_Directions for this task_
Beginning with the first line of the data below, reproduce every line unchanged, ending with the line that holds "const GAP = 0.3;".

_Provided data_

##############################

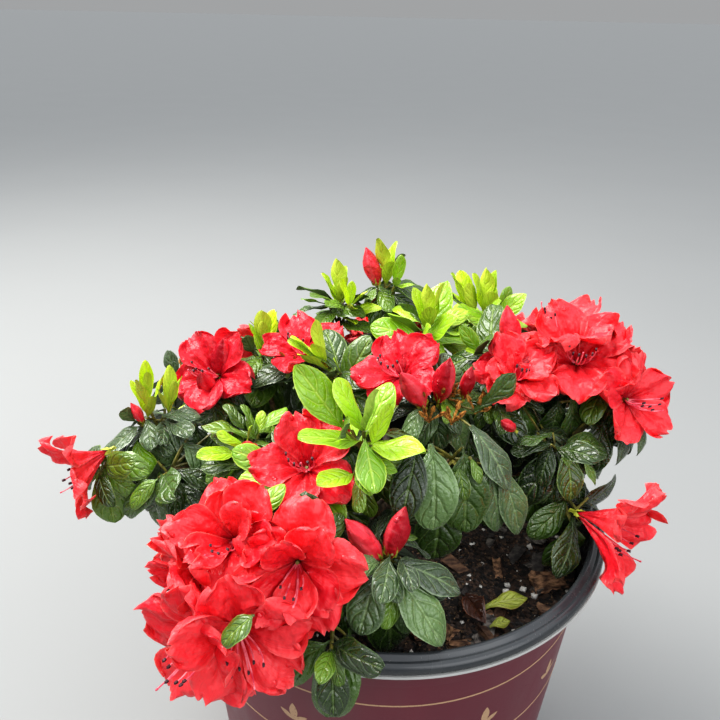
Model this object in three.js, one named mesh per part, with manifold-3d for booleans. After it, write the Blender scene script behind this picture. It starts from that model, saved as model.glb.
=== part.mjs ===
// Azalea shrub in its nursery pot: pot, root ball, short trunk, boughs and masses of leaves and blossom.
// Millimetres, +Z up, origin at the centre of the pot's flat underside; the side seen first faces -Y.

import * as THREE from 'three';
import { mergeVertices } from 'three/addons/utils/BufferGeometryUtils.js';
import Module from 'manifold-3d';

const wasm = await Module();
wasm.setup();
const { Manifold, Mesh: ManifoldMesh } = wasm;

const TAU = 2 * Math.PI;
const DEG = Math.PI / 180;
const GOLDEN_TURN = 137.5 * DEG;
const GAP = 0.3;

// Pot: a number 3 nursery container, 11 inches over the rolled rim and 9.5 inches tall.
const POT = {
  height: 240,
  rimRadius: 140,
  rimInner: 130,
  rimDepth: 10,
  lip: 3,
  wallTopRadius: 132,
  footRadius: 113,
  footRound: 6,
  wall: 2.5,
  floor: 3,
  stepHeight: 214,
  step: 1.2,
  notches: 8,
  notchRadius: 11,
  segments: 36,
};

const SOIL = { level: 212, wave: 3.5, flatRadius: 26, rings: [60, 95] };

// Trunk: root flare, taper and a slight lean, from the flat cut at soil level to the fork.
const TRUNK = {
  height: 42,
  flareRadius: 15,
  radius: 8.5,
  topRadius: 6.5,
  flareHeight: 5,
  lean: [3, 4],
  sides: 10,
  steps: 7,
};

const BOUGH = {
  sides: 6,
  steps: 4,
  bowAt: 0.45,
  bow: 5,
  steepBow: -4,
  steepWithin: 50,
  knuckle: 1.4,
  knuckleFrom: 0.95,
  stemPitch: 8,
  firstStem: 0.3,
};
const STEM = { radius: 2, tipRadius: 1.8, sides: 4, steps: 2, sag: 0.06, fork: 0.07 };
const TWIG = { radius: 1.15, tipRadius: 1.05, sides: 3 };

// How far a shoot, a flower and a leaf may differ from the size given for its kind.
const VARIED = { twig: [0.85, 1.15], flower: [0.92, 1.08], leaf: [0.9, 1.08], tilt: 0.1 };

// Each mass draws its chances from its own seed, so that a change to one leaves the others alone.
const SEED = { first: 101, pitch: 17 };

// Kinds of shoot that a mass can carry.
const LEAFY = 'leafy';
const FLUSH = 'flush';
const BROAD = 'broad';
const BLOOM = 'bloom';
const BUD = 'bud';

// Leaves of each kind of shoot: how many, their tilt from the twig, length and width from top to bottom.
const FURNISH = {
  leafy: { twig: 14, count: 5, tilt: [42, 98], length: [34, 46], width: 0.48, pitch: 2.2, droop: 0.16 },
  flush: { twig: 17, count: 5, tilt: [10, 36], length: [32, 27], width: 0.34, pitch: 2.4, droop: 0 },
  broad: { twig: 16, count: 7, tilt: [16, 78], length: [34, 42], width: 0.44, pitch: 2, droop: 0.08 },
  bud: { twig: 12, count: 3, tilt: [58, 84], length: [27, 33], width: 0.42, pitch: 1.9, droop: 0.1 },
  bloom: { twig: 16, count: 0, tilt: [0, 0], length: [0, 0], width: 0, pitch: 0, droop: 0 },
};

const LEAF = {
  thickness: 0.036,
  thickestAt: 0.22,
  bend: 0.1,
  fold: 0.05,
  petiole: 6,
  taper: 0.72,
  broadFrom: 38,
  broadWidth: 1.15,
  belowTip: 0.8,
};
const STEM_LEAVES = {
  count: 3,
  tilt: [84, 112],
  length: [38, 46],
  width: 0.46,
  along: [0.95, 0.3],
  droop: 0.22,
};
const FLOWER = {
  radius: 28,
  petals: 5,
  lobe: 0.2,
  depth: 0.5,
  throat: 0.42,
  throatDepth: 0.36,
  wall: 2,
  sunk: 4,
};
const BUD_SIZE = { length: 31, width: 12, sides: 5, rows: 3, sunk: 3 };

// Boughs: where each one leaves the trunk (height above the soil), where it ends, its root and tip radius.
const BOUGHS = {
  left: { leaves: 9, tip: [-112, 8, 258], radii: [3.6, 2.3] },
  left_back: { leaves: 18, tip: [-88, 62, 262], radii: [3.4, 2.2] },
  back_left: { leaves: 27, tip: [-42, 92, 283], radii: [3.2, 2.2] },
  back: { leaves: 9, tip: [-2, 118, 280], radii: [3.6, 2.3] },
  back_right: { leaves: 27, tip: [62, 92, 283], radii: [3.2, 2.2] },
  right_back: { leaves: 18, tip: [90, 48, 280], radii: [3.4, 2.2] },
  right: { leaves: 9, tip: [90, -8, 264], radii: [3.6, 2.3] },
  centre: { leaves: 38, tip: [34, 6, 284], radii: [3.0, 2.1] },
  centre_left: { leaves: 36, tip: [-36, 14, 280], radii: [3.0, 2.1] },
  front_right: { leaves: 18, tip: [24, -34, 276], radii: [3.2, 2.1] },
  front: { leaves: 27, tip: [-12, -60, 274], radii: [3.2, 2.1] },
  front_low: { leaves: 9, tip: [-30, -84, 250], radii: [3.4, 2.2] },
  front_left: { leaves: 18, tip: [-52, -66, 262], radii: [3.4, 2.2] },
};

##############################

_Written answer_
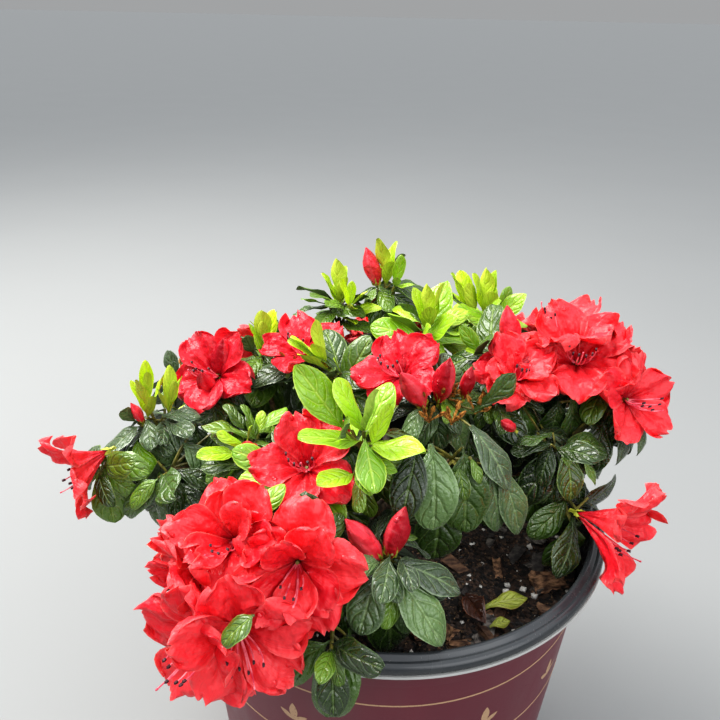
Model this object in three.js, one named mesh per part, with manifold-3d for booleans. After it, write the Blender scene script behind this picture. It starts from that model, saved as model.glb.
=== part.mjs ===
// Azalea shrub in its nursery pot: pot, root ball, short trunk, boughs and masses of leaves and blossom.
// Millimetres, +Z up, origin at the centre of the pot's flat underside; the side seen first faces -Y.

import * as THREE from 'three';
import { mergeVertices } from 'three/addons/utils/BufferGeometryUtils.js';
import Module from 'manifold-3d';

const wasm = await Module();
wasm.setup();
const { Manifold, Mesh: ManifoldMesh } = wasm;

const TAU = 2 * Math.PI;
const DEG = Math.PI / 180;
const GOLDEN_TURN = 137.5 * DEG;
const GAP = 0.3;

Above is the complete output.